Die zunehmende Nutzung von Kryptowährungen[3] und dezentralen Finanzplattformen bringt neue Herausforderungen für die Zöllner mit sich. »In Kombination mit klassischen Transaktionsverfahren (über Banken) werden Geldflüsse komplexer und undurchsichtiger, was mit einer zunehmenden Anonymität der wirtschaftlich Berechtigten einhergeht«, warnen Berater von der Wirtschaftsprüfungsgesellschaft KPMG in einer Analyse. Die Möglichkeiten zum Nachverfolgen von Transaktionen werden dadurch »grundlegend verändert und erschwert«.
Kriminelle nutzen außerdem herkömmliche Geschäftsfelder mit einem schwer nachvollziehbaren Geldfluss, um illegale Einnahmen als »echte« Umsätze zu verbuchen. »Dazu eignen sich zum Beispiel Wettbüros, Gastronomiebetriebe oder die Verschleierung von Zahlungsströmen über Korrespondenzbanken« im Ausland, heißt es aus dem Bundesfinanzministerium. Dabei entstehen sogenannte Reinigungskosten: Wenn Kriminelle Schwarzgeld waschen, nehmen sie erhebliche Kosten in Kauf. Davon lebt eine ganze »Waschindustrie« aus Finanzprofis, Anwälten und Firmeninhabern weltweit.

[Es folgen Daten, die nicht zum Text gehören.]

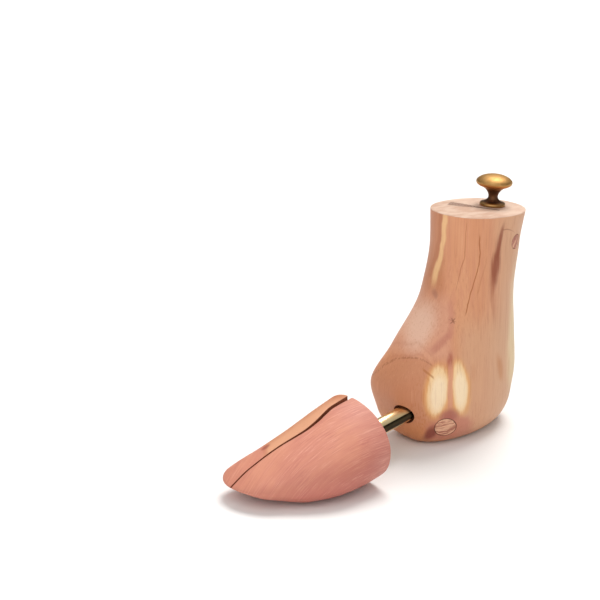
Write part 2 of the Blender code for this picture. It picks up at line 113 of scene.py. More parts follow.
# Tube.
MOUTH = (53, 0, 28.8)
DIP = math.radians(6)
TUBE_R = 6.5
TUBE_BORE_R = 5.5
SPRING_R = 4.4
SPRING_WIRE = 0.55
TUBE_BACK = -53
TUBE_FRONT = 65
GUIDE_R = 6.58
MOUTH_R = 8.3
MOUTH_DEPTH = 13
TRAVEL = 24
ANCHOR_U = -43
ANCHOR_HOLE_R = 1.7
ANCHOR_HOLE_Z = (-45, 16.5)
SLOT_HALF = 1.75
SPRING_BACK = -36.7
SPRING_FRONT = 16
TOE_TRAVEL = 6

# Spreader.
CONE_BACK = 68
CONE_FRONT = 80
CONE_R = 6.0
CONE_SLOPE = math.tan(math.radians(15))
CONE_PLAY = 0.6
RELIEF_SIDE = 2.4
ROD_END = 100
BOSS_BACK = 93
RETURN_SPRING_R = 2.85
RETURN_WIRE = 0.45

# Hinge stack.
KNUCKLE_R = 2.2
LEFT_LEAF_Z = (17.6, 22.6)
BAR_Z = (12.9, 17.3)
RIGHT_LEAF_Z = (7.6, 12.6)
LEAF_LENGTH = 24
LEAF_FACES = (0.8, 2.0)
SCREW_PLACES = (10, 19)
SCREW_LENGTH = 12
PILOT_R = 1.3
CHANNEL_OPENS = 6.2
RECESS_OPENS = 1.5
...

Das Centrum für Europäische Politik (CEP) in Freiburg, Rom und Paris begrüßt die neue Anti-Geldwäsche-Behörde, warnt jedoch vor einem Papiertiger. AMLA müsse digitale Innovationen nutzen und Doppelstrukturen vermeiden, um das Vertrauen »in die Märkte« nachhaltig zu stärken, betont CEP-Expertin Anastasia Kotowski. Die zentrale Herausforderung wird im Verhältnis zu den nationalen Aufsichtsämtern liegen: Informationen müssen über Grenzen hinweg schneller fließen und gemeinsame Analysen nach klaren Standards ablaufen. »Nur mit innovativen Methoden der Datenanalyse lassen sich neue Typologien von Geldwäsche und Terrorismusfinanzierung frühzeitig erkennen«, ist Kotowski überzeugt.
Dabei dürfe die Aufsicht nicht in der bisherigen Fixierung auf Banken verharren. Immobiliengeschäfte, Kryptowährungen und Crowdfunding im Internet seien Einfallstore für illegale Geldströme. Wer lediglich Bankvorschriften kopiert, schaffe nur neue Bürokratie statt wirksamer Kontrolle. Besonders im Bereich der Kryptowährungen, wie Bitcoin oder Stablecoin, brauche es klare Regeln nach dem Grundsatz: gleiches Risiko wie Banken, gleichwertige Regulierung. Die EU könne damit globale Standards setzen.